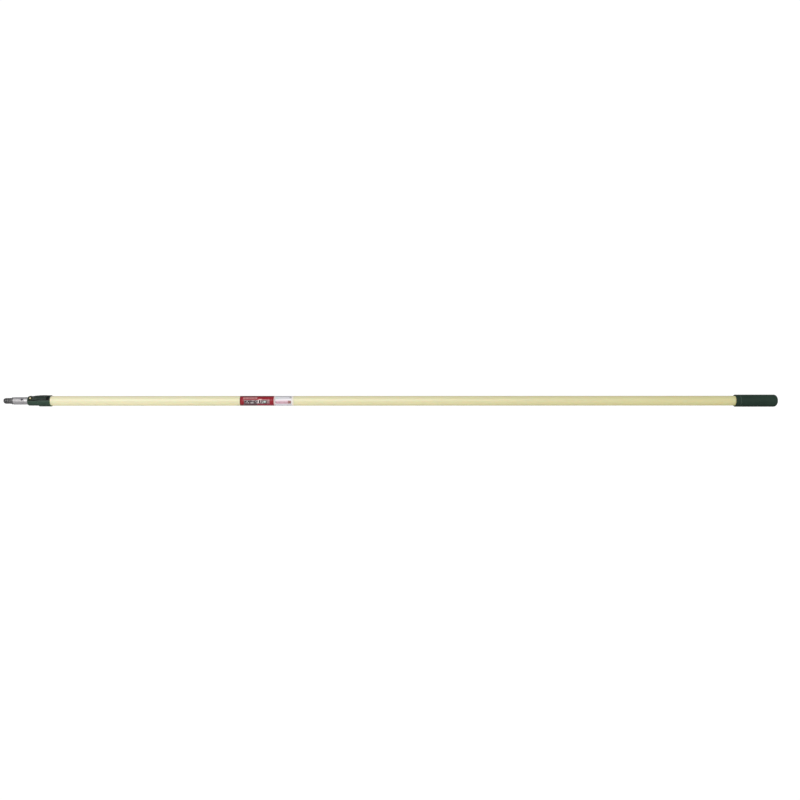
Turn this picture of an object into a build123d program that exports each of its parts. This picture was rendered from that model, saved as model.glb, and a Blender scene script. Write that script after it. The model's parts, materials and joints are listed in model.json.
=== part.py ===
from build123d import *
import os
from math import cos, radians, sin

# Telescopic roller extension pole, collapsed to eight feet.
# Millimetres. The pole lies along X, the threaded tip at -X, the release lever on top (+Z).
# The origin is on the pole's axis, at the shoulder that a roller frame's handle screws down to.

INCH = 25.4

# overall
POLE_LENGTH = 96 * INCH
THREAD_LENGTH = 25.5                      # from the shoulder to the free end
GRIP_END = POLE_LENGTH - THREAD_LENGTH

# painter's pole thread, 3/4 inch with 5 turns to the inch, on a plain pilot
PITCH = INCH / 5
CREST_R = 9.2
ROOT_R = 7.0
PILOT_R = 9.3
PILOT_LENGTH = 4.5
FLANGE_R = 11.1
FLANGE_END = 5.7

# inner tube and what sits on its ends
INNER_R = 11.85
INNER_WALL = 1.5
INNER_BORE = INNER_R - INNER_WALL
INNER_START = 40.8
INNER_END = 2360.0
HOLE_STEP = 6 * INCH
HOLE_COUNT = 15
HOLE_R = 3.25
TRAVEL = HOLE_STEP * (HOLE_COUNT - 1)
GROOVE_WIDTH = 4.0
GROOVE_DEPTH = 0.6
SHANK_R = 9.9
SHANK_BORE = 7.6
SHANK_END = 38.5
FERRULE_BORE = 10.0
SPIGOT_END = 62.0
FERRULE_RIVET_X = 45.8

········

Only a number is wanted: how many lines above include "that"?

* [THE COMPLETED TASK]: 2